Chapter 2 of The Undercover Economist contains a good discussion of price targeting, including the usual suspects such as M&S; and Fairtrade coffee.

Reuse and SOA

Joe McKendrick discusses SOA and reuse in a recent blog entry, essentially drawing on some comments from David Chappell that reuse didn’t do as well as predicted in the era of object-orientation, and that SOA isn’t faring well in this department either. Dave Linthicum, in his latest podcast, also discusses this topic.

I’m not sure I can comment that widely on the state of current SOA projects, and I would agree that SOA may suffer from similar management problems to that of object-orientation: if developers of SOA systems aren’t rewarded for saving time with a reuse strategy, they won’t be enthused to do so. This is an important part of any software project, and encouraging reuse is a best practice that shouldn’t be restricted to object-orientation or SOA.

However, whilst I agree that SOA has other benefits apart from encouraging reuse, I have a fairly high opinion of its potential in that respect. It’s important to understand what we mean by reuse. Reuse rarely means using an object or service as it is. There is often a mismatch between the interface offered by the service (object) being consumed, and the service (object) that needs to call this interface. Expecting anything else is unrealistic (even if future reuse plans are made). This is often solved using something like a façade pattern in object-oriented languages, and some form of mediation with services (such as that offered by WebSphere ESB). The latter is often easier, because there is a lower degree of coupling than inside a single programming language, and because programming code is not often needed, and this is why I believe SOA reuse is simpler - if done well. Of course, some work is still required, but this greater ease of reuse makes it a realistic strategy for more scenarios.

I would agree, however, that, as is often the case, the project management problems here are the greatest ones.
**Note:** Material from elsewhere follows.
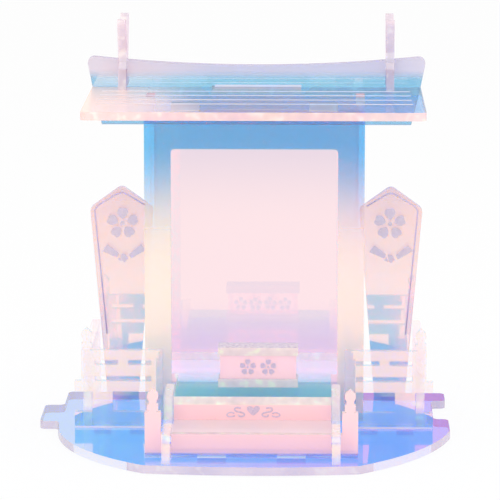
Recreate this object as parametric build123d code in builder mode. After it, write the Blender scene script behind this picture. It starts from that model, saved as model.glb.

Google Test Automation Conference

I spent last Thursday and Friday in London at the Google offices in Victoria for the first Google Test Automation Conference. The presentation topics ranged widely, considering the relatively narrow scope of the conference, but most were well developed and interesting, even if some retrod familiar topics. Some of the highlights included:

  • Steve Loughran and Julio Guijarro, HP Labs. This presentation was about Smartfrog, a system deployment framework, which Steve and Julio were working on as part of a strategy for system testing. They demonstrated several examples of how the system might work in practice. Smartfrog looks pretty flexible, and I plan to spend some time looking into it. Frameworks for deployment have an inherent problem in catering to the wide variety of platforms, configuration mechanisms, deployment combinations and so on that are necessary in practice. Anything that gets closer to this is therefore welcome. Smartfrog also has the interesting property that the XHTML it produces as output is sufficiently well-formed that, although it has an embedded CSS stylesheet for presentation in a web browser, it can also be parsed as XML data without much effort, and thus act as a machine-readable data source as well. This might seem obvious to some folks, and I’m willing to bet it’s not the first time it’s been done, but it seemed novel to me.

  • Robert Chatley (a fellow alumnus from Imperial College) and Tom White, Kizoom. Tom and Robert were talking about what they called literate functional testing. Essentially this involves creating tests, in this case written in Java, that use plain English for method names, variables, and so on. This means that once punctuation is stripped out, Java code - test assertions - become statements that are readily understandable by non-programmers (such as the business analysts in their organisation). Their framework will shortly be available on Google Code.

  • Andreas Leitner, ETH Zurich: Andreas discussed automated testing using contracts. Essentially this means using a language which has pre-conditions and post-conditions on methods, and optionally assertions on objects. He has developed a testing framework called AutoTest, using the Eiffel language, which has these features built in (similar extensions are available for more mainstream languages such as Java). Once these restrictions are placed on a program, generated input can be used to determine whether methods behave as they should. A number of strategies are available for generating this data, and they are pluggable into Andreas’s framework. The simplest is of course to generate the data randomly, but other, more sophisticated strategies are available to improve coverage. Andreas stressed that this type of testing, which is essentially fuzz testing with intelligence, should be used to complement human-created unit tests, not to replace them.

  • Goranka Bjedov, Google: Goranka explained some of the background to performance testing, including the differences between performance testing, stress testing, load testing, scalability testing, etc., and how to deploy and manage performance testing systems.

  • The conference finished with 10 lightning talks. Subjects covered included jMock (a mock objects framework that complements JUnit), justifying automated tesing in financial terms, testing heresies, Yandex (the largest search engine in Russia, their share ~60%, Google’s ~6%), ‘Automated Testing: Why bother?’, automated tricks for manual testing, and the Perl-inspired Test Anything Protocol. I hadn’t seen lightning talks before, and I thought they were a fantastic idea - similar in some ways to the Straight 8 showings I wrote about a while ago - if you don’t like what you’re seeing, something else is coming along soon. More presentations should be like this.

My thanks to the guys at Google for hosting this conference, particularly for free. The original call for attendees was on their research blog. Some of the conference topics were quite academic and in-depth, but that provided a good constrast to the more practical topics. Google’s offices and facilities are also impressive - definitely worth visiting if you get the chance.